<
>

# Stats: Jeter not a 'winning' player

There are a lot of things that Derek Jeter could be labeled during his career -- 99.999 percent of them are of a positive nature, and rightfully so.

This could be the first season in which you could attach the term "Losing Offensive Player" to his name.

Let me explain what that means.

In the early 1980s, sabermetrician Bill James devised a statistic, Runs Created, to measure the offensive value of a player. It looks at a what a player did at bat and on the bases in relation to the number of outs he made.

Add up the Runs Created for all the players on a given team and you should get the team’s run total for the season, or a number close to it.

The formulas involved are effective and the statistic has survived the credibility test in the statistical community for the past few decades.

An offshoot of the Runs Created statistic is one James called Offensive Winning Percentage, currently tracked on Baseball-Reference.com.

That stat estimates what the win percentage of a player’s team would be if that player occupied every spot in the lineup, and the team had league-average pitching and defensive skill.

The idea behind this stat is that players who do things offensively that generate runs will be players with a winning record, a number above .500.

#### What is Offensive Win Pct

Definition

Those who are not performing well in relation to their league will have a winning percentage below .500.

For example, a lineup of nine players, all of whom had the same statistics as Robinson Cano, would average about 7.5 runs per game. That team, with average pitching, would win 70 percent of its games, a rate that would rank among the best for American League players.

Through Jeter’s career, his offensive winning percentage has always been above .500. For his career, he's at .609. But Jeter's run of winning seasons is one that is in jeopardy right now.

#### Offensive Win Pct

Notable Yankees (2010)

Jeter's current offensive numbers (.264 BA/.331 OBP/.373 slugging pct) and his penchant for out-making (he leads the American League and is on pace to come near the Yankees single-season record) don't lend themselves to winning performance.

Currently, a lineup of nine Jeters would average about four runs per game. That, with league average pitching, is good enough to win only 44 percent of the time.

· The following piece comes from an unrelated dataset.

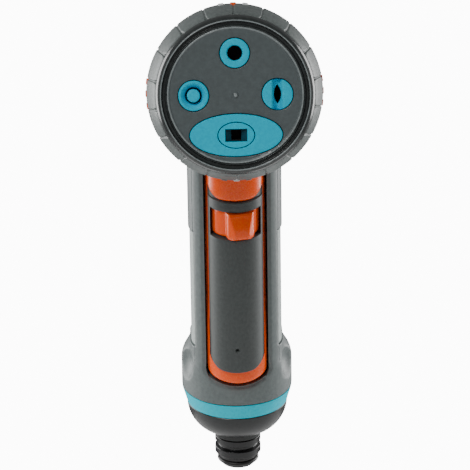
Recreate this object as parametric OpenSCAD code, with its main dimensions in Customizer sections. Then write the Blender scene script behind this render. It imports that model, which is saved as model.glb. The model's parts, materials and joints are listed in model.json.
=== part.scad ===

For his career, Jeter’s offensive winning percentage has ranged from .502 (2008) to .781 (1999). Last season, it was .661, tied for the third-best mark of his career and within the top 20 percent of everyday major league hitters. This year's drop, which could be a 220-point plummet, would put him in the bottom 20 percent, with the likes of Matt Wieters and Juan Uribe.

Statistically speaking, a .440 offensive winning percentage at Jeter's age (36) is an ominous sign. Rare is the everyday player who performs at that rate, at that age, who becomes statistically great again.

In front of us is a list of 41 batting title qualifiers since 1994, whose offensive winning percentage dropped below .500. It's almost entirely made up of players whose best days were behind them. Yes, we know Jeter is capable of bucking the odds, but precedent is not in his favor.

Former teammate Paul O'Neill had a run of 11 straight seasons as a winning offensive player, but once he went sub-.500, he never got back over. Bernie Williams had nine straight 'winning' seasons once his career got rolling in 1994. Once he dropped below .500, he was out of a job as an everyday player.

And don't forget, one of Jeter's predecessors as captain, Don Mattingly, retired after his offensive win percentage dipped to .443 in 1995.

One last thing about what Jeter's .440 means. You can use this statistic to measure the effectiveness of a teams offense too. There is currently an American League team with an Offensive Winning Percentage of .440.

It's the team in the other dugout tonight, the Orioles. That's a team with a 52-86 record, a mark that is the exact opposite of the Yankees current tally.